* _DIRECTIONS FOR THIS TASK_: Copy out all the lines where "replaced" shows up.

* _INFORMATION PROVIDED_:
start
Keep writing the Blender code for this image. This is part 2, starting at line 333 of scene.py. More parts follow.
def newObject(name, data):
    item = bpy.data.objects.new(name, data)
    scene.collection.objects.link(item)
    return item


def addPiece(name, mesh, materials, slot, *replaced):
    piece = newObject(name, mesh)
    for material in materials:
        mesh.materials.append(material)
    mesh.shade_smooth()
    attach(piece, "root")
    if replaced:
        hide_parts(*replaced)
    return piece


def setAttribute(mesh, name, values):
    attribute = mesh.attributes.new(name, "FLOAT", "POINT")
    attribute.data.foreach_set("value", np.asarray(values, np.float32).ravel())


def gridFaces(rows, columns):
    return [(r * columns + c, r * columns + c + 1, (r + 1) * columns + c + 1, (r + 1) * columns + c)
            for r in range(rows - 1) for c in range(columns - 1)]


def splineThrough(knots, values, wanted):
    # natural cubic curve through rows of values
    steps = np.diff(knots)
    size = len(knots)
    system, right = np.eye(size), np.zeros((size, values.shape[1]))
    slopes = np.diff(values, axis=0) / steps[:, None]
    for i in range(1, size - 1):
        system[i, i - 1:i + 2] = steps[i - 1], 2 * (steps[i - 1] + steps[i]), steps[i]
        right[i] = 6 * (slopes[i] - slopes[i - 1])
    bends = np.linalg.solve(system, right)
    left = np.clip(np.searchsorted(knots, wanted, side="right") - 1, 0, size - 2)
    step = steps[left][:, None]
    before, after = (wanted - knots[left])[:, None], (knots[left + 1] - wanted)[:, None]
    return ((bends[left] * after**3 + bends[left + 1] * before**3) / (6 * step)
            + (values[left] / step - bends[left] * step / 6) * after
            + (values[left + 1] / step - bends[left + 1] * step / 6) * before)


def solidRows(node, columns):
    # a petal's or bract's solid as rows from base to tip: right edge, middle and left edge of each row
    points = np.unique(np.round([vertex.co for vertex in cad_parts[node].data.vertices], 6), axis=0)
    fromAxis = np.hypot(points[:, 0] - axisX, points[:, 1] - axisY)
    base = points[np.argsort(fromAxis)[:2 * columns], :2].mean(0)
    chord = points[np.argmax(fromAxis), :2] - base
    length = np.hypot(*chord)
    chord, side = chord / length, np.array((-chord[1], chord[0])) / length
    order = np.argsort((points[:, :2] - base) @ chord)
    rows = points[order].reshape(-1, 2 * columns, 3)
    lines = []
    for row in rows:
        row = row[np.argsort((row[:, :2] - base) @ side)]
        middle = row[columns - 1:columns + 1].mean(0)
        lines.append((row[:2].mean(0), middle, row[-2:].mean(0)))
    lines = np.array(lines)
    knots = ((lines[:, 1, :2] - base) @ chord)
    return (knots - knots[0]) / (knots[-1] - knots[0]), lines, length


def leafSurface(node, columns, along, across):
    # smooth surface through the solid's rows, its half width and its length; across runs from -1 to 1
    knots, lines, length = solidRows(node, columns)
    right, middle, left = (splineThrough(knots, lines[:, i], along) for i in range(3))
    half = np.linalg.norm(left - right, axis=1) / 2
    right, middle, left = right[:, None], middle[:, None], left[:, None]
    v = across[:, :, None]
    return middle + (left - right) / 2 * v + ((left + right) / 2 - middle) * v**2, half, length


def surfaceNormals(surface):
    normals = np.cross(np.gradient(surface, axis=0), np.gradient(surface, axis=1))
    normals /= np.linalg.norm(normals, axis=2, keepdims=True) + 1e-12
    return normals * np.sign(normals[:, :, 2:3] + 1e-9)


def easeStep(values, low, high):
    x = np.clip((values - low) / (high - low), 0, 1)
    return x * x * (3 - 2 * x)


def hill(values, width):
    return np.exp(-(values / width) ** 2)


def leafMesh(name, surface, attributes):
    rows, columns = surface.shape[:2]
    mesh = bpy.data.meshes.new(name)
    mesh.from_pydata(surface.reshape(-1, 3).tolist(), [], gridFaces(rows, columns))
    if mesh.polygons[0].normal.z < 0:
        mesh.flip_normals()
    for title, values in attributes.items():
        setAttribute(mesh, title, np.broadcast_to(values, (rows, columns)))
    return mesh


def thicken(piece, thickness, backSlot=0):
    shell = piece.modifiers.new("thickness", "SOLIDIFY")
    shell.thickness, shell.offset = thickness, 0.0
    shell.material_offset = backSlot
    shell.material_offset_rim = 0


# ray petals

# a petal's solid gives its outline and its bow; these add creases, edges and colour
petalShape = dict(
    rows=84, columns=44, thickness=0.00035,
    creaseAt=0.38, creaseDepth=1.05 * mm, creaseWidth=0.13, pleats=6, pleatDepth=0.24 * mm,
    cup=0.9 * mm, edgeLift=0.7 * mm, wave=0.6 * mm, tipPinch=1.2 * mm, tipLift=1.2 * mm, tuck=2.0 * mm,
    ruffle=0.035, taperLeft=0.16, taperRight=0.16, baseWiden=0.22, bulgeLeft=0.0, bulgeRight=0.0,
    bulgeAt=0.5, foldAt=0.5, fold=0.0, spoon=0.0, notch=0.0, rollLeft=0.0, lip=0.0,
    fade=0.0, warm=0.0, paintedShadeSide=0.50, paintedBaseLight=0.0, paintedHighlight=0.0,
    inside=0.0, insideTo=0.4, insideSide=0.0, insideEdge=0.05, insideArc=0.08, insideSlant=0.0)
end
* _TASK OUTPUT_:
def addPiece(name, mesh, materials, slot, *replaced):
    if replaced:
        hide_parts(*replaced)